Je pousse la porte de ce corps de ferme aux colombages croisés, bien entretenu et empreint d’une douceur ancienne. Sur la droite, un verger s’étire, paisible, les cerisiers, les mirabelliers et les quetschiers dressent leurs ramures comme des poésies que la terre écrit pour le ciel. Avec sa simplicité légendaire, Béatrice m’installe à la table de son jardin et me fait goûter sa confiture, fraise-rhubarbe, couleur soleil. J’écoute sa voix douce, elle me raconte avec l’émerveillement du premier jour, cette belle idylle avec Serge, ce garçon aux yeux noisette, si doux, si délicat, de si bonne famille.

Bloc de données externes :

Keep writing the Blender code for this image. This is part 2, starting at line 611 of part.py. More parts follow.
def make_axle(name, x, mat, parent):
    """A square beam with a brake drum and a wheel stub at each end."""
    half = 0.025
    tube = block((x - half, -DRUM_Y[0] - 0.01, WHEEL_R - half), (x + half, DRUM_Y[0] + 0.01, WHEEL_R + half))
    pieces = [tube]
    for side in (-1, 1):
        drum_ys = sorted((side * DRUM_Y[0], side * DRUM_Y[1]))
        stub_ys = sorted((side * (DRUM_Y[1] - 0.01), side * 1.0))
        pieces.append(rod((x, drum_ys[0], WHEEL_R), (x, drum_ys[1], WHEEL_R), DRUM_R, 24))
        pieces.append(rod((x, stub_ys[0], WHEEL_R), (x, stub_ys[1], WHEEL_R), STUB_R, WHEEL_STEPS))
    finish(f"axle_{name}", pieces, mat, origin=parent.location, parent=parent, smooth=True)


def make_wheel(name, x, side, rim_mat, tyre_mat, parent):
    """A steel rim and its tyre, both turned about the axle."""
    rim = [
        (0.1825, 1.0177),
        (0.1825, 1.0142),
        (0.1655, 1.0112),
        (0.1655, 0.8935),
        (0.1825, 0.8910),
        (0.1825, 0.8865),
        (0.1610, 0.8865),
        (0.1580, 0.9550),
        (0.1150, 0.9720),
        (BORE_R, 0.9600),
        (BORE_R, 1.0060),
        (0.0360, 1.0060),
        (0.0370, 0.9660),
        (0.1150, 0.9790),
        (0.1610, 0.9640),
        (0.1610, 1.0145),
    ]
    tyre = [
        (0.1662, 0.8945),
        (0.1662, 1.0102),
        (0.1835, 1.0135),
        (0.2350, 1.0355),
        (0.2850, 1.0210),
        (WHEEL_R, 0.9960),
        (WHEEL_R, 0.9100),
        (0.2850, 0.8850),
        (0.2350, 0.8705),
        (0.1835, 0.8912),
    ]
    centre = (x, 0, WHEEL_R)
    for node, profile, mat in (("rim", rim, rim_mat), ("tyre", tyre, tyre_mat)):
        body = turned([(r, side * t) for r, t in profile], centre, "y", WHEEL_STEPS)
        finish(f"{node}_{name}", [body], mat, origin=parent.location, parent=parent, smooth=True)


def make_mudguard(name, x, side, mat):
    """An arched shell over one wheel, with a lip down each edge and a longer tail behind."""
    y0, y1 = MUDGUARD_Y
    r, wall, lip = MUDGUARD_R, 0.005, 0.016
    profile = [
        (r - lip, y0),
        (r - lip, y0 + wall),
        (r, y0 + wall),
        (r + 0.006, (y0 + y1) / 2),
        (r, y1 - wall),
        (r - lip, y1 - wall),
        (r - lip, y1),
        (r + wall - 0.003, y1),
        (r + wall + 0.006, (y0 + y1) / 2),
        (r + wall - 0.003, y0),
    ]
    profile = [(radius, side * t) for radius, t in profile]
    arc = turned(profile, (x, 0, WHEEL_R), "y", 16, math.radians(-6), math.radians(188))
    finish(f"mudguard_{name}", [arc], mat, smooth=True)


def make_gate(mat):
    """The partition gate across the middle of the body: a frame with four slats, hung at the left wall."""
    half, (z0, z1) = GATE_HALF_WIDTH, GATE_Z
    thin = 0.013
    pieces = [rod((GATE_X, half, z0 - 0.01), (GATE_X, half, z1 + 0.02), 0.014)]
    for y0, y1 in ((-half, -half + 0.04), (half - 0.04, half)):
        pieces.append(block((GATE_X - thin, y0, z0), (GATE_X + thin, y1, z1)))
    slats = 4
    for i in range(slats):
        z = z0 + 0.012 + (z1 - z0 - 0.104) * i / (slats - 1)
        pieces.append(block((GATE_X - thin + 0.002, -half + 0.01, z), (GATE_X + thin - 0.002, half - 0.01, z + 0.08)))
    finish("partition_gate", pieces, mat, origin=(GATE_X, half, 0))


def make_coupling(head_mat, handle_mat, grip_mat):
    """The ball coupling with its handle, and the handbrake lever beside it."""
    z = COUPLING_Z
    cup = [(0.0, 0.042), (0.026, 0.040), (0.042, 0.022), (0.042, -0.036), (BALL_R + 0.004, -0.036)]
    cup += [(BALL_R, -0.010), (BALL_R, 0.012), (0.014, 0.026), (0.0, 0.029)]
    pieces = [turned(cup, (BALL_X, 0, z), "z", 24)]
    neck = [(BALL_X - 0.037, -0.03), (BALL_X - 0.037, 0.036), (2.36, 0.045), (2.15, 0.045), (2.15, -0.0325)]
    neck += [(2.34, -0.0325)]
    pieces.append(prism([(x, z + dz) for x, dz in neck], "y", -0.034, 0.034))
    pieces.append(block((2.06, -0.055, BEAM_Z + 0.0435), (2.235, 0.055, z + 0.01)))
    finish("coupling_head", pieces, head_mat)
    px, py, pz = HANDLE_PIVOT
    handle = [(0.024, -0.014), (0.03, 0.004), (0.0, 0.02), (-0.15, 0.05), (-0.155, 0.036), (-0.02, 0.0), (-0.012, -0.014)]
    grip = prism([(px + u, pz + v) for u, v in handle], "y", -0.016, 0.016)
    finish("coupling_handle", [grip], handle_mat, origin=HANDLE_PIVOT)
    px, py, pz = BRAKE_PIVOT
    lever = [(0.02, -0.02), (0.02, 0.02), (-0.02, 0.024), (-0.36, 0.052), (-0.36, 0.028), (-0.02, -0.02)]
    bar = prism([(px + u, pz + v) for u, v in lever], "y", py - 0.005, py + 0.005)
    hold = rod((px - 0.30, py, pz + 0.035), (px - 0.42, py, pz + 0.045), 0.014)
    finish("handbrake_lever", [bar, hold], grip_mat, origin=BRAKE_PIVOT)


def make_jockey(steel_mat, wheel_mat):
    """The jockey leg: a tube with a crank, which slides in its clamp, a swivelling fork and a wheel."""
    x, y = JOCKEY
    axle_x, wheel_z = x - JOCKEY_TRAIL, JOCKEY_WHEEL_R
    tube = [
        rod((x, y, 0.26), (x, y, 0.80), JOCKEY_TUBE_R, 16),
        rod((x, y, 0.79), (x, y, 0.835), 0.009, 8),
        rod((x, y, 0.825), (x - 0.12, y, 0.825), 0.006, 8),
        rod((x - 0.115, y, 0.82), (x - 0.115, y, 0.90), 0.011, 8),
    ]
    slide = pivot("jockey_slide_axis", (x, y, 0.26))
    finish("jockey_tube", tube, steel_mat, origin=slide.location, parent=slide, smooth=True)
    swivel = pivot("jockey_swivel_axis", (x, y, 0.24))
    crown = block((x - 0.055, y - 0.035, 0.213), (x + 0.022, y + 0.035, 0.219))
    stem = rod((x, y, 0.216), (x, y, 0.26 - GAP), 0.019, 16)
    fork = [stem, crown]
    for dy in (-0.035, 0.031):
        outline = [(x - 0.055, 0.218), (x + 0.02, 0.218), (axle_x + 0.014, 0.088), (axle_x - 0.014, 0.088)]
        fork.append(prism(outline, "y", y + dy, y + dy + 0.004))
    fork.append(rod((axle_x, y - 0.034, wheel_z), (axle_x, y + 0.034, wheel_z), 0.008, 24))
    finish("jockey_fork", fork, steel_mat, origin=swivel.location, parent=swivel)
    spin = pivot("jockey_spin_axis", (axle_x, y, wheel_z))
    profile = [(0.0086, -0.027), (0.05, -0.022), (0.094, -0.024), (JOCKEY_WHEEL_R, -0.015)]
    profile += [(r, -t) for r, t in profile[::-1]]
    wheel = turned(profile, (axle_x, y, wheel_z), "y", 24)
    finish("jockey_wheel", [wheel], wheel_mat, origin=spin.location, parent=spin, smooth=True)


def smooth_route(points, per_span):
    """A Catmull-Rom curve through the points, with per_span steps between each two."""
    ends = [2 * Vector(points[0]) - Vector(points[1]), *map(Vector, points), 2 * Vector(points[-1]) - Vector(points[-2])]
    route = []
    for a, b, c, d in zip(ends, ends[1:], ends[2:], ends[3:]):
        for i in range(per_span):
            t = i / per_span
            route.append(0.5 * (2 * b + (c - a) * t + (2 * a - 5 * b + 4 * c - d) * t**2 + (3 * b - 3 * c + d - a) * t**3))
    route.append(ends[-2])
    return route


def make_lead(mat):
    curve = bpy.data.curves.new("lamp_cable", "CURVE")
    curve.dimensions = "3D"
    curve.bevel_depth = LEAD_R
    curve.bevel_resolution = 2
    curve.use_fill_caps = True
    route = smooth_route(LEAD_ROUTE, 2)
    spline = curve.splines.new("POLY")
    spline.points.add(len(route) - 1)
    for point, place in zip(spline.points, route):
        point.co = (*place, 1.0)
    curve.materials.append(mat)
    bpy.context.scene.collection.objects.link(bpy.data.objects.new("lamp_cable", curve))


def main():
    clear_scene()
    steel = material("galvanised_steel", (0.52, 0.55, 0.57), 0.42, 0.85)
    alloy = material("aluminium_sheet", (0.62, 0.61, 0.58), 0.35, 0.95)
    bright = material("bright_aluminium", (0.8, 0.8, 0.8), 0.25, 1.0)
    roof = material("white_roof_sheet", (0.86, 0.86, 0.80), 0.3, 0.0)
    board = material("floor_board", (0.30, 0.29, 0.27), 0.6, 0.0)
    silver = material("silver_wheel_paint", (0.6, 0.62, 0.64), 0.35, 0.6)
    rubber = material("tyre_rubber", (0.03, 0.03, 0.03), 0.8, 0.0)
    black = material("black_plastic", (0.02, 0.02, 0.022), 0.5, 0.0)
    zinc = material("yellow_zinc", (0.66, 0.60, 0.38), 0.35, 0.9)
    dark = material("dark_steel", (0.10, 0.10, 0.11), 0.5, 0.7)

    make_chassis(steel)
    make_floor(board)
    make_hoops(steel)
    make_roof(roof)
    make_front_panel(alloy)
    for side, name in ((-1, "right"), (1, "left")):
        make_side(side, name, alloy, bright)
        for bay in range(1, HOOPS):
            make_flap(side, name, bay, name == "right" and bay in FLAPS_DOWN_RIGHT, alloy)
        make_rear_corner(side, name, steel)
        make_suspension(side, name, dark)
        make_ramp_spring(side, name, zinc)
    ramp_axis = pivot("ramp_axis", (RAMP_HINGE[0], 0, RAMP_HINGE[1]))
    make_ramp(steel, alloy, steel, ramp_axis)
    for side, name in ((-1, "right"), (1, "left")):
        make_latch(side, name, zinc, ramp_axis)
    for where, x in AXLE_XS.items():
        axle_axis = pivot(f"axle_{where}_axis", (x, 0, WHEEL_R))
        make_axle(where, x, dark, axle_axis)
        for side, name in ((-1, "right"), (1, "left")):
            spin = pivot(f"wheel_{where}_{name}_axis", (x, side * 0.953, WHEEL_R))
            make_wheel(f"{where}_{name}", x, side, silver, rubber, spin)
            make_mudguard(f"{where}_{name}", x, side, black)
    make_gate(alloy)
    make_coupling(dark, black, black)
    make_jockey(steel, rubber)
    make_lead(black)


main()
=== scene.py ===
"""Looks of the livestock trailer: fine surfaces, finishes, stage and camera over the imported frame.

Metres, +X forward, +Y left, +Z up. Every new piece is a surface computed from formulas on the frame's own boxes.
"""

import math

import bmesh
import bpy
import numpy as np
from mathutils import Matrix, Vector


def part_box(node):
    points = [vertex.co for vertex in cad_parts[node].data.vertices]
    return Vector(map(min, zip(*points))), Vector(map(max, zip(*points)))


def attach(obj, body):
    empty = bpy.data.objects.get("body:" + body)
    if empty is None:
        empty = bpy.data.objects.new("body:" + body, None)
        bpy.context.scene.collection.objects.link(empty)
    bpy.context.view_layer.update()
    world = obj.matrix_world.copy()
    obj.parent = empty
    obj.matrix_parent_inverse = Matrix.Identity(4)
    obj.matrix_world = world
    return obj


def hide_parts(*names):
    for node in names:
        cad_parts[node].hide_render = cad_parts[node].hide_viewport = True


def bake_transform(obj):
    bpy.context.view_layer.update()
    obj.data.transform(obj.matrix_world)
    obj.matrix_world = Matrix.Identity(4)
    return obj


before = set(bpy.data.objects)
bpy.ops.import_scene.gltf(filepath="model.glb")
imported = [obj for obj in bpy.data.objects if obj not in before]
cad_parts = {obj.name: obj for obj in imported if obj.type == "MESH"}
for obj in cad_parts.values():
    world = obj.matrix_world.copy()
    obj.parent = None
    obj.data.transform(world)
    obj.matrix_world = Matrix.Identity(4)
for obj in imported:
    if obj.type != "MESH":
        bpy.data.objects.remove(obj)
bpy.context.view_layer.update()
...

Au début de sa carrière, Béatrice était au vestiaire, à la caisse, puis en salle, du temps de Monsieur Paul et de Monsieur Jean-Pierre. Souvent, après le tumulte des repas, dans la douceur retrouvée, Serge et Béatrice essuyaient les flûtes en cristal.
– C’est là que nos regards miroitaient, se croisaient, se cherchaient dans les verres où dansaient encore quelques bulles dorées. Et puis un soir, le grand jeu. Serge m’invite dans la grande ville, Strasbourg. Un dîner aux chandelles au Crocodile, l’autre grand restaurant étoilé. Une parenthèse précieuse, une escapade avec l’accord bienveillant de ma mère Monique qui adorait Serge. Elle disait toujours le regard pétillant avec le sourire en coin « Il a quelque chose, ce garçon ». Nous sommes mariés depuis tant d’années ! Le temps a glissé, les verres se sont remplis, d’autres se sont vidés. Serge mon mari est devenu le sommelier le plus titré au monde gardant toujours sa simplicité. Tu reprends une tasse de café mon cher André, avec une tranche de Kougelhopf ?
-Avec plaisir Béatrice, tu embrasseras bien ton Serge !
-Oh, il est au Japon en ce moment, tu sais, à Osaka, dans l’autre Auberge de l’Ill de la famille Haeberlin. Serge renouvelle la carte des vins, encore un beau projet.
Avant de franchir le grand portail, Béatrice m’offre deux pots de confiture fraise-rhubarbe, couleur soleil. « Pour la route », me glisse-t-elle avec un clin d’œil.
À très vite, chers Maxi-Läser’s pour d’autres aventures, dans un petit recoin de notre paradis alsacien ou ailleurs.